First up I am a horror fan. I don’t care about eras or sub-genres, remakes don’t phase me unless they are bad (which they almost always are), unless the movie being remade was almost perfect in the first place and there is no need to try again.
The original Dawn of the Dead is seen as a landmark film, and it is, but it has just not dated that well and you would be foolish to claim that there weren’t enhancements and room for improvements that could add to the story.
And as far as the argument for and against Running Zombies? If a director say they run, they run. If Romero wants them to walk or shuffle, fine too.
Concentrate on making the rest of the film great and leave their movements alone.
You want logic ask how the dead get up and walk in the first place.
So the original was made in 1978 and found 4 survivors of an unknown holocaust taking shelter in a shopping mall, where they were beset by bad music and cheap special effects for well over 2 hours of screentime.
The zombies shuffle about and are easily evaded unless they have great numbers, and the variations of “nearly got ya” situations quickly became old to me.

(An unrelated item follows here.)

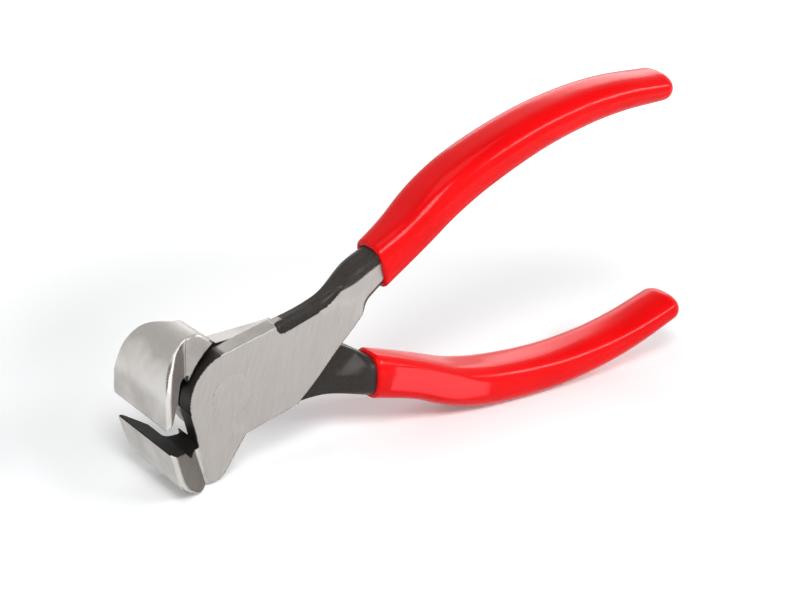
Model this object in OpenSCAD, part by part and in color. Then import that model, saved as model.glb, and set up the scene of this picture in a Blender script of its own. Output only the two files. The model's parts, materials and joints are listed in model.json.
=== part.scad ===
// End cutting nippers, standing on edge with the jaws part open.
// Two forged levers, twins turned back to back, turn on one rivet. Each handle wears a dipped grip.
// A lever is drawn with the jaws shut: x runs from the rivet towards the handles, z goes across the
// tool, and y goes through its thickness, with the front lever's ground face on the -y side.

/* [Jaws] */
// Length of the straight cutting edge
jaw_width = 28; // [22:0.5:34]
// Distance that the front face of the jaws stands before the plates
jaw_length = 11.1; // [9.6:0.1:13]
// Height of one jaw from its edge to its back
jaw_height = 22.1; // [21.5:0.1:25]
// Radius of the curve from a jaw's front to its back
jaw_round = 14; // [12:0.5:15]
// Run of the rounded cheek at each side of a jaw
cheek_round = 2.3; // [0.5:0.1:3]
// Flat left along the cutting edge
edge_land = 0.3; // [0.2:0.05:0.6]
// Gap left between the two cutting edges when they meet
edge_gap = 0.1; // [0.04:0.02:0.2]
// How far the inner bevel runs back from the front face
bevel_run = 5.8; // [4:0.1:7]
// How far the inner bevel falls from the cutting edge
bevel_drop = 5; // [3.5:0.1:6]
// Depth of the throat behind the bevel
throat_depth = 9.4; // [8:0.1:11]
// Length of a jaw's back between the plate's front edge and the slope to the waist
back_length = 4.6; // [3:0.1:6]
// Radius where the jaw's back turns towards the waist
back_round = 5; // [2:0.5:7]

/* [Joint] */
// Thickness of the two plates together
joint_thickness = 10.6; // [9:0.2:13]
// Radius of the round boss of each plate
boss_radius = 13.3; // [12.8:0.1:13.8]
// Distance from the rivet to the back edge of the plates
plate_back = 17.3; // [16:0.1:19]
// Height of a plate's back corner on its handle side
plate_top = 11.9; // [11.4:0.1:12.6]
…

It was always a question of who would die and who wouldn’t, and when they did how gory would it all be? (Some die, some don’t and none of the main characters go out in massively gory fashion.)
Do I really need spoilers for a 30 year old film?
Apparently the film was seen as a vicious condemnation of the “zombie-like” tendency of many Americans to worship a consumer culture. That is such bullshit.
It is basically a movie where bad actors in grey and blue makeup shuffle about “ooooooh”-ing at each other, separated by long quiet bits and some el-cheapo but effective gore effects. If George Romero had intended to make a brilliant satire he sure as hell didn’t tell anyone, least of all himself.
So let’s pretend he did mean it for a moment shall we, how exactly did the bikies showing up so they could get ripped to pieces and give the good guys a reason to defend themselves work? What special underlying meaning did that have?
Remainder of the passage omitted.